Watch-alikes and Read-alikes:
  • Princess Mononoke (anime movie) - If you were a little disappointed that Brave didn't turn out to have some kind of nature-related message and/or you loved the forest and the little blue wisps, you may want to try this movie.
  • Alice 19th (manga) by Yuu Watase - Another story in which friction between family members sets everything into motion. In this case, the friction is between two sisters. Alice has always felt overshadowed by her older sister, but those feelings are most painful when it comes to her older sister's boyfriend, on whom Alice has a secret crush. Shortly after Alice finds a rabbit who gives her the powers of a "Lotis Master," she has an argument with her sister. As a Lotis Master, Alice's words have power, and she inadvertently makes her sister disappear. Somehow, Alice has to set things right.

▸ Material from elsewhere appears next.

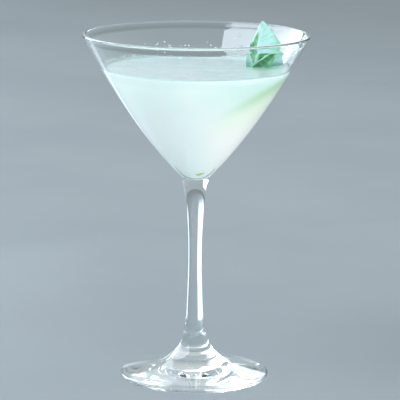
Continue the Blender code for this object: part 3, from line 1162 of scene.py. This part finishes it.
def make_stage():
    """The lamps, the cards that draw the glass's bright edges, and the floor."""
    scene = bpy.context.scene
    scene.view_settings.view_transform = "Standard"
    scene.cycles.use_denoising = True
    scene.cycles.max_bounces = BOUNCES
    scene.cycles.transmission_bounces = BOUNCES
    scene.cycles.glossy_bounces = GLOSSY_BOUNCES
    scene.world = studio_world()
    lamp(
        "key", (-1.40, 0.26, 1.17), 0.14, (3.5, 0.80), 5.2, DAYLIGHT, (-0.332, 3.19, -1.371),
    )
    front_lamp("front", (-0.80, -1.38, 0.10), 0.13, (2.8, 0.48), 4.75, SOFT_WHITE)
    front_lamp("low_right", (1.10, -0.48, 0.00), 0.12, (0.8, 0.30), 15.0, SOFT_WHITE)
    card("stem_card", (-0.090, 0.132, 0.0425), 0.0425, (0.140, 0.085), 1.5, in_skins=False)
    card("low_stem_card", (-0.048, 0.065, 0.017), 0.017, (0.075, 0.034), 1.5, in_skins=False)
    card("right_sliver", (0.115, 0.105, 0.0425), 0.0425, (0.045, 0.085), 1.4, in_skins=False)
    card("low_right_sliver", (0.060, 0.055, 0.017), 0.017, (0.024, 0.034), 1.4, in_skins=False)
    card("left_wall_card", (-0.16, 0.30, 0.036), 0.036, (0.24, 0.050), 0.9, through=False)
    card("foot_card", (0.29, 1.60, 0.70), FOOT_MIDDLE, (0.44, 0.50), 3.4, through=False)
    card("rim_card", (-0.75, 1.30, 1.20), RIM_MIDDLE, (1.3, 0.9), 3.0)
    card("sky_card", (0.25, 1.35, 1.75), RIM_MIDDLE, (2.4, 0.8), 1.2)
    card("wall_card", (-1.38, 1.65, 0.60), RIM_MIDDLE, (1.1, 0.9), 6.0)

    bpy.ops.mesh.primitive_circle_add(
        vertices=96, radius=FLOOR_RADIUS, fill_type="NGON", location=(0, 0, -FLOOR_DROP)
    )
    floor = bpy.context.object
    floor.name = "studio_floor"
    floor.data.materials.append(blotched("studio floor", 3.0, *FLOOR_COLOURS, FLOOR_GLOSS, FLOOR_GLOSS))


make_camera()
make_stage()
make_glass()
make_drink()
make_leaves()
make_small_things()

  • Hanasaku Iroha (anime TV series) - Those who enjoyed Brave's focus on the relationship between Merida and her mother may enjoy the complex relationship between the three generations of women in this series. Ohana is an adaptable 16-year-old girl whose mother suddenly sends her to live with the grandmother she has never met. I have written about this series.
  • The 10th Kingdom (live action miniseries); The 10th Kingdom (book) by Kathryn Wesley - If you'd like another fantasy story that at least in part involves a quest to undo a spell that has changed someone into something else, you might want to try this. The main characters are a father and daughter who travel to a world in which fairy tales are real. One of the people they meet is a prince who has been turned into a dog by his evil stepmother. I have written about the book, which is a novelization of the original TV miniseries.
  • The Joy Luck Club (book) by Amy Tan; The Joy Luck Club (live action movie) - I spent some time trying to think of movies or books in which relationships between mothers and daughters play a strong part, and this was one of the few things I could think of.